--- Start of THE DATA ---
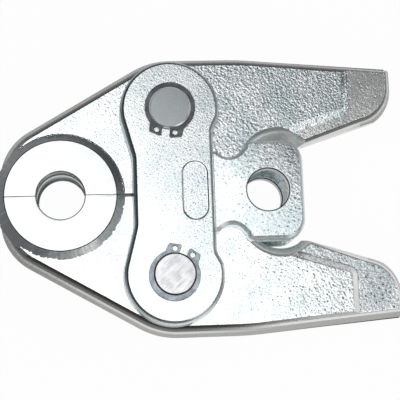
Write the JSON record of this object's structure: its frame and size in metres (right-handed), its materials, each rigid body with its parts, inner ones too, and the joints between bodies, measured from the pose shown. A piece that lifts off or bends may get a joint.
--- End of THE DATA ---
--- Start of THE DATA ---
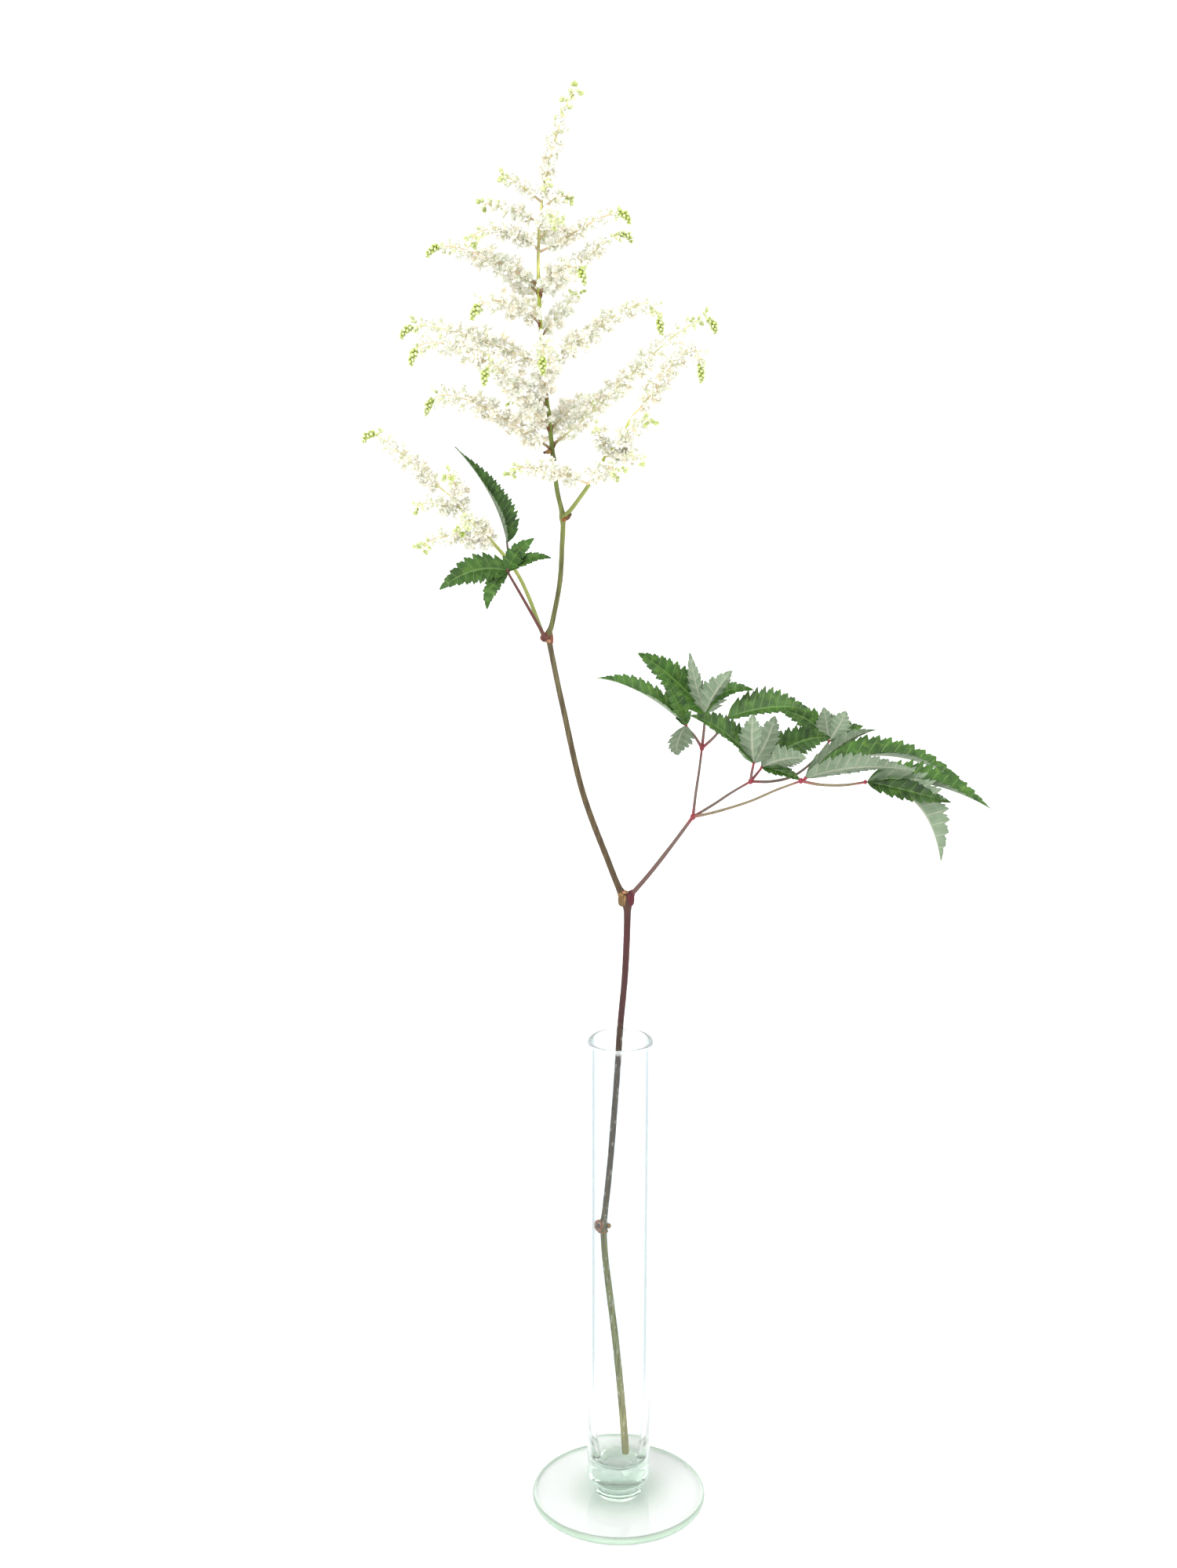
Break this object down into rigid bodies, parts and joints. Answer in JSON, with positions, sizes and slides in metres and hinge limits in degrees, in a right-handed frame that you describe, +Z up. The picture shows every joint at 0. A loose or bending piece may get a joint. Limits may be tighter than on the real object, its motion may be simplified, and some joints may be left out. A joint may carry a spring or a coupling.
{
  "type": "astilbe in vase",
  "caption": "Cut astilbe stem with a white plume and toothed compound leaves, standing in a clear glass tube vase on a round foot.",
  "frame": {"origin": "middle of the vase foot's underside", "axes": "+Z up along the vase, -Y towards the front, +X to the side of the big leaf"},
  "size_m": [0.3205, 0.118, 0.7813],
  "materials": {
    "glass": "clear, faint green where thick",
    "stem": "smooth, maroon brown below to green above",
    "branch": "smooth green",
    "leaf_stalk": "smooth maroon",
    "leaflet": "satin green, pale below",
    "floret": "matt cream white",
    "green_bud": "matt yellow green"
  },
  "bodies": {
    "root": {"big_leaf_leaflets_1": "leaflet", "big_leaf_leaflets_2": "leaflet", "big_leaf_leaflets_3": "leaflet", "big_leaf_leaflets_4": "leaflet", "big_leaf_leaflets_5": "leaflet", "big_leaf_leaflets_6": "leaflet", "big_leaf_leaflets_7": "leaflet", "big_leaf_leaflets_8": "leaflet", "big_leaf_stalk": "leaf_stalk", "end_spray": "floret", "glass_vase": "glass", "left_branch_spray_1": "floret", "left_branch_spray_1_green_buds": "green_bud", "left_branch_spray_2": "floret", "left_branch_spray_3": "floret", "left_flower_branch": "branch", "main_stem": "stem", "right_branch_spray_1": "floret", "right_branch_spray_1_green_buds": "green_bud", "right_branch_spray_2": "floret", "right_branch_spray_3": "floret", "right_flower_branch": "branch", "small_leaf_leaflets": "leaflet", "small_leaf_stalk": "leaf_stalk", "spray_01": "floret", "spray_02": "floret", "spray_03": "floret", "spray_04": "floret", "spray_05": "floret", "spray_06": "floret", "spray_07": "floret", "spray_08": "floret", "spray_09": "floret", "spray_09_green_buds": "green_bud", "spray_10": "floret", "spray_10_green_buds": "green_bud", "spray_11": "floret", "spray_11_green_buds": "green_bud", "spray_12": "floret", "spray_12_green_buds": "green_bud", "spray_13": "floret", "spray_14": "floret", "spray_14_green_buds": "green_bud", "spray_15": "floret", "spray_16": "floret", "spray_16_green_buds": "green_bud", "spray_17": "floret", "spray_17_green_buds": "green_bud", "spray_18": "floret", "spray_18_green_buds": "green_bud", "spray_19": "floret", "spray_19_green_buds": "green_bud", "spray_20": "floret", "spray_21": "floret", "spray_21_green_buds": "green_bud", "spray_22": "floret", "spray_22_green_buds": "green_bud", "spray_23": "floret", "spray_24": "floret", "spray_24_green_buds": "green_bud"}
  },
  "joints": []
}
--- End of THE DATA ---
• SHORT EXERCISE
Find all lines with "materials" in them and copy each one.

• WRITTEN RESPONSE
Write the JSON record of this object's structure: its frame and size in metres (right-handed), its materials, each rigid body with its parts, inner ones too, and the joints between bodies, measured from the pose shown. A piece that lifts off or bends may get a joint.
  "materials": {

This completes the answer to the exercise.